## Start DATASET SECTION
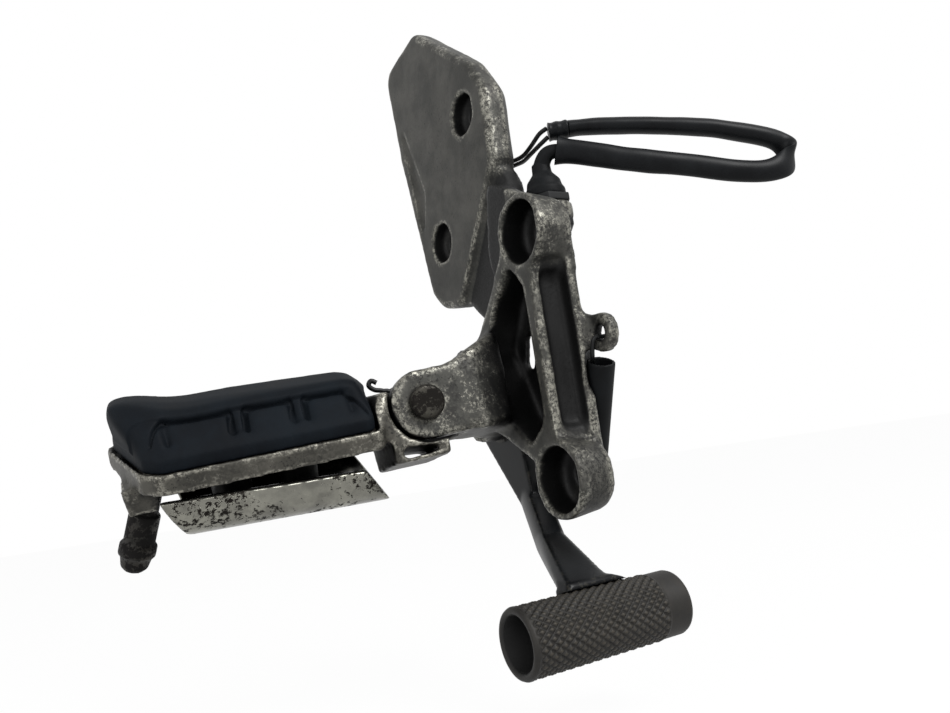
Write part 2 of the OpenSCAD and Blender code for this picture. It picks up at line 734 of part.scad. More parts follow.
module pedal_bush() {
    color([0.6, 0.48, 0.28])
    difference() {
        bar_x(hub_face - hub_w, hub_face, [pivot_y, pivot_z], pivot_r + bush_t);
        bar_x(hub_face - hub_w - 1, hub_face + 1, [pivot_y, pivot_z], pivot_r + pivot_clear);
    }
}
module pivot_bolt() {
    head_x = hub_face - hub_w - 0.5;
    shoulder_end = -casting_depth - 1;
    color([0.4, 0.39, 0.36]) {
        bar_x(head_x, shoulder_end, [pivot_y, pivot_z], pivot_r);
        bar_x(shoulder_end, -6.6, [pivot_y, pivot_z], pivot_r - 2);
        translate([head_x - 5, pivot_y, pivot_z])
            rotate([0, 90, 0])
                difference() {
                    cylinder(h = 5, r = pivot_r + 4);
                    translate([0, 0, -1])
                        cylinder(h = 4.5, r = 4.6, $fn = 6);
                }
    }
}
module pivot_washer() {
    color([0.5, 0.5, 0.48])
    difference() {
        bar_x(hub_face + 0.05, -casting_depth - 1, [pivot_y, pivot_z], pivot_r + 4);
        bar_x(hub_face - 1, -casting_depth, [pivot_y, pivot_z], pivot_r + 0.1);
    }
}

// Return spring of the pedal, in its rubber sleeve

lug_mid = [-ridge_depth - lug_t / 2, lug_at[0], lug_at[1]];
hook_mid = [arm_face - arm_t - hook_t / 2, hook_at[0], hook_at[1]];
sleeve_r = return_coil_r + return_wire / 2 + 1.2;
spring_span = norm(hook_mid - lug_mid);
coil_start = 13;
coil_end = spring_span - 11;
module return_spring() {
    n = 10;
    top = [[0, -3.4, 0.2], [0, -2, 1.1], [0, 0, 1.3], [0, 2.1, 1.2], [0, 3.2, 2.4],
        [0, 3.3, 5], [0, 3.1, 7.4], [-1.4, 2, 10.4]];
    body = [for (i = [0 : return_turns * n]) let (a = 180 + 360 * i / n)
        [return_coil_r * cos(a), return_coil_r * sin(a),
            coil_start + (coil_end - coil_start) * i / (return_turns * n)]];
    bottom = [[1.6, 1.8, coil_end + 2.6], [0.6, 2.8, coil_end + 5.4], [0, 2.9, spring_span - 3],
        [0, 1.9, spring_span - 1.7], [0, 0, spring_span - 1.4], [0, -1.8, spring_span - 1.2],
        [0, -3, spring_span]];
    color([0.09, 0.09, 0.09])
    along(lug_mid, hook_mid)
        swept(concat(top, body, bottom), return_wire / 2, return_wire / 2, [0.02, 1, 0.01], 6);
}
module spring_sleeve() {
    color([0.06, 0.06, 0.06])
    along(lug_mid, hook_mid)
        translate([0, 0, coil_start - 3.5])
            difference() {
                cylinder(h = coil_end - coil_start + 6, r = sleeve_r);
                translate([0, 0, -1])
                    cylinder(h = coil_end, r = return_coil_r + return_wire / 2 + 0.2);
            }
}

// Brake light switch

boot_z = switch_lug_z + switch_lug_t + nut_t;
switch_top = boot_z + 4;
switch_bottom = switch_top - switch_len;
module at_switch(z) {
    translate([switch_at[0], switch_at[1], z])
        children();
}
module switch_body() {
    color([0.08, 0.08, 0.08])
    at_switch(switch_bottom)
        difference() {
            union() {
                cylinder(h = switch_len, r = switch_r);
                cylinder(h = 3, r = switch_r + 0.8);
            }
            translate([0, 0, -1])
                cylinder(h = 14, r = 2.1);
        }
}
module switch_nut() {
    color([0.1, 0.1, 0.1])
    for (z = [switch_lug_z - nut_t, switch_lug_z + switch_lug_t])
        at_switch(z)
            difference() {
                cylinder(h = nut_t, r = switch_r + 3, $fn = 6);
                translate([0, 0, -1])
                    cylinder(h = 6, r = switch_r + 0.1);
            }
}
module switch_boot() {
    color([0.07, 0.07, 0.07])
    at_switch(boot_z)
        difference() {
            rotate_extrude()
                polygon([[0, 0], [switch_r + 1.5, 0], [switch_r + 1.5, 2.6], [switch_r + 0.7, 3.8],
                    [switch_r + 0.3, 6], [3.4, 9], [3.2, 12.5], [0, 12.5]]);
            translate([0, 0, -1])
                cylinder(h = 1.1 + switch_top - boot_z, r = switch_r + 0.1);
        }
}
module switch_plunger() {
    color([0.5, 0.49, 0.46])
    at_switch(switch_bottom - 8)
        difference() {
            cylinder(h = 16, r = 2);
            translate([0, 0, 2.4])
                rotate([90, 0, 0])
                    cylinder(h = 8, r = 0.8, center = true);
        }
}
module switch_spring() {
    a = [switch_at[0], switch_at[1], switch_bottom - 5.6];
    b = [arm_face - arm_t - 1, -30, -40];
    span = norm(b - a);
    n = 8;
    turns = 12;
    start = span - 30;
    stop = span - 8;
    body = [for (i = [0 : turns * n]) let (t = 360 * i / n)
        [switch_spring_r * cos(t), switch_spring_r * sin(t), start + (stop - start) * i / (turns * n)]];
    color([0.45, 0.45, 0.43])
    along(a, b)
        swept(concat([[0, 0, 2.6], [0, 0, start - 5], [1.4, -0.6, start - 2]], body, [[1.8, 1.2, stop + 2], [0.6, 0.6, stop + 4.6], [0, 0, span - 1.8]]),
            switch_wire / 2, switch_wire / 2, [0.02, 1, 0.01], 6);
}

// Lead of the switch in its vinyl sleeve

sleeve_path = [[switch_at[0], switch_at[1], 68.3], [switch_at[0], switch_at[1], 69.4], [-21.4, -7.6, 71], [-24.5, -4.6, 70.5], [-33, 1, 67.5],
    [-45, 8.2, 63], [-59.5, 15.9, 59], [-75.7, 24.3, 54], [-84.5, 29.1, 52.4], [-90.5, 32.4, 53.6],
    [-94.5, 32.6, 57.5], [-94, 30.4, 62.5], [-88.5, 27.6, 66], [-75, 21.1, 70.7],
    [-60.3, 13.3, 74.2], [-45.9, 5.5, 76.7], [-36.8, 0.6, 77.9], [-30, -3.2, 78.2]];
module lead_sleeve() {
    color([0.07, 0.07, 0.07])
    swept(smooth(sleeve_path, 3), [2.9, 4.2], [4.3, 2.8], [0, 0.2, 1], 12);
}
module lead_tape() {
    color([0.05, 0.05, 0.05])
    swept([[-29.8, -3.3, 78.2], [-27, -5, 78.2], [-24.3, -6.6, 78.1]], 4.4, 3.2, [0, 0.2, 1], 12);
}
module lead_wires() {
    color([0.06, 0.06, 0.06])
    for (s = [-1, 1])
        swept(smooth([[-23.8, -6.9, 78 + 1.6 * s], [-22.6, -10, 77 + 1.8 * s],
            [-22.4, -16, 75.6 + 1.2 * s], [-24, -24, 76 + s], [-25.6, -34, 78.4 + s],
            [-26, -43.8, 80 + 2 * s]], 3), 0.8, 0.8, [1, 0, 0], 8);
}
module lead_plug() {
    color([0.75, 0.74, 0.7])
    translate([guard_back - 8, -62, 75])
        difference() {
            cube([8, 18, 10]);
            translate([1.5, -1, 1.5])
                cube([5, 10, 7]);
        }
}

bracket_casting();
hinge_pin();
pin_washer();
pin_clip();
peg_spring();
peg_bar();
pad_plate();
rubber_pad();
pad_screws();
weight_plate();
weight_screws();
feeler_bolt();
brake_pedal();
toe_tube();
pedal_bush();
pivot_bolt();
pivot_washer();
return_spring();
spring_sleeve();
switch_body();
switch_nut();
switch_boot();
switch_plunger();
switch_spring();
lead_sleeve();
lead_tape();
lead_wires();
lead_plug();
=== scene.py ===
import bpy, bmesh, json
import numpy as np
from mathutils import Matrix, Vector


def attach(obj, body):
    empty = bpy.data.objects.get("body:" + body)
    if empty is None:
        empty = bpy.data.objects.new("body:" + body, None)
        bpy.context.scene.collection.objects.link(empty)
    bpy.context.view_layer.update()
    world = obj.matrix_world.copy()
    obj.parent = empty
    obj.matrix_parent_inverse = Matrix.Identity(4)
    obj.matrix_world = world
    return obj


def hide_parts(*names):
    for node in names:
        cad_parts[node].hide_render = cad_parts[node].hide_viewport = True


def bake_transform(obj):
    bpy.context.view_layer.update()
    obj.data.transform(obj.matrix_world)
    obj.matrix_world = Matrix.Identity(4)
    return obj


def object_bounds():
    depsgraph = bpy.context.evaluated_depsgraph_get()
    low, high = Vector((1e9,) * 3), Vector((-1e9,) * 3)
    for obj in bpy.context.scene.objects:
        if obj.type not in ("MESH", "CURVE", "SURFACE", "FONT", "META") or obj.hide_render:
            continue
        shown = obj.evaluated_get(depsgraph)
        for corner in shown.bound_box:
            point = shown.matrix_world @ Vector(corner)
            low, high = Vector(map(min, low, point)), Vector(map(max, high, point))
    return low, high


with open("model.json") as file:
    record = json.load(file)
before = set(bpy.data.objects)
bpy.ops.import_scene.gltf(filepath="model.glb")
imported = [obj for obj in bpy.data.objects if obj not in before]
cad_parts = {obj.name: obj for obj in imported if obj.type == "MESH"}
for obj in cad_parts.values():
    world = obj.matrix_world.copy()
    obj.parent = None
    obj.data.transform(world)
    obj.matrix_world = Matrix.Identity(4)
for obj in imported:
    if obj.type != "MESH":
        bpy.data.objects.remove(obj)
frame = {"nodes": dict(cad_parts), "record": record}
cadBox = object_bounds()
mm = 0.001
print("frame loaded")


def unit(vector):
    return vector / np.linalg.norm(vector)


def linked(name, data):
    # a new object in the scene
    obj = bpy.data.objects.new(name, data)
    bpy.context.collection.objects.link(obj)
    return obj


def placed(obj, right, up, back, place):
    # the object's own axes, and its place in metres
    turn = np.eye(4)
    turn[:3, 0], turn[:3, 1], turn[:3, 2], turn[:3, 3] = right, up, back, place
    obj.matrix_world = Matrix(turn.tolist())


# camera: its place in mm, focal length and picture width in pixels, sensor width in mm
camera = dict(place=(134.4, 197.8, -34.0), right=(-0.87, 0.47, -0.147), up=(-0.057, 0.201, 0.978),
              focal=780.0, pictureWidth=950.0, sensor=36.0)


def makeCamera():
    right = unit(np.array(camera["right"]))
    up = np.array(camera["up"])
    up = unit(up - right * (up @ right))
    lens = bpy.data.cameras.new("camera")
    lens.sensor_width = camera["sensor"]
    lens.lens = camera["focal"] * camera["sensor"] / camera["pictureWidth"]
    lens.clip_start = 0.01
    obj = linked("camera", lens)
    placed(obj, right, up, np.cross(right, up), np.array(camera["place"]) * mm)
    bpy.context.scene.camera = obj


makeCamera()

# frames of the hinge and of the tray, as the bracket and the peg carry them
hingeAt = np.array([29.2, -31.1, -11.0])


def turned(roll, droop, sweep):
    r, d, s = np.radians([roll, droop, sweep])
    rx = np.array([[1, 0, 0], [0, np.cos(r), -np.sin(r)], [0, np.sin(r), np.cos(r)]])
    ry = np.array([[np.cos(d), 0, np.sin(d)], [0, 1, 0], [-np.sin(d), 0, np.cos(d)]])
    rz = np.array([[np.cos(s), -np.sin(s), 0], [np.sin(s), np.cos(s), 0], [0, 0, 1]])
    return rz @ ry @ rx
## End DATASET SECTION
# EXERCISE DETAILS
Extract verbatim only those lines that run from the line with "bracket_casting();" to the line with "in imported if", inclusive.

# REPLY TO THE TASK
bracket_casting();
hinge_pin();
pin_washer();
pin_clip();
peg_spring();
peg_bar();
pad_plate();
rubber_pad();
pad_screws();
weight_plate();
weight_screws();
feeler_bolt();
brake_pedal();
toe_tube();
pedal_bush();
pivot_bolt();
pivot_washer();
return_spring();
spring_sleeve();
switch_body();
switch_nut();
switch_boot();
switch_plunger();
switch_spring();
lead_sleeve();
lead_tape();
lead_wires();
lead_plug();
=== scene.py ===
import bpy, bmesh, json
import numpy as np
from mathutils import Matrix, Vector


def attach(obj, body):
    empty = bpy.data.objects.get("body:" + body)
    if empty is None:
        empty = bpy.data.objects.new("body:" + body, None)
        bpy.context.scene.collection.objects.link(empty)
    bpy.context.view_layer.update()
    world = obj.matrix_world.copy()
    obj.parent = empty
    obj.matrix_parent_inverse = Matrix.Identity(4)
    obj.matrix_world = world
    return obj


def hide_parts(*names):
    for node in names:
        cad_parts[node].hide_render = cad_parts[node].hide_viewport = True


def bake_transform(obj):
    bpy.context.view_layer.update()
    obj.data.transform(obj.matrix_world)
    obj.matrix_world = Matrix.Identity(4)
    return obj


def object_bounds():
    depsgraph = bpy.context.evaluated_depsgraph_get()
    low, high = Vector((1e9,) * 3), Vector((-1e9,) * 3)
    for obj in bpy.context.scene.objects:
        if obj.type not in ("MESH", "CURVE", "SURFACE", "FONT", "META") or obj.hide_render:
            continue
        shown = obj.evaluated_get(depsgraph)
        for corner in shown.bound_box:
            point = shown.matrix_world @ Vector(corner)
            low, high = Vector(map(min, low, point)), Vector(map(max, high, point))
    return low, high


with open("model.json") as file:
    record = json.load(file)
before = set(bpy.data.objects)
bpy.ops.import_scene.gltf(filepath="model.glb")
imported = [obj for obj in bpy.data.objects if obj not in before]
cad_parts = {obj.name: obj for obj in imported if obj.type == "MESH"}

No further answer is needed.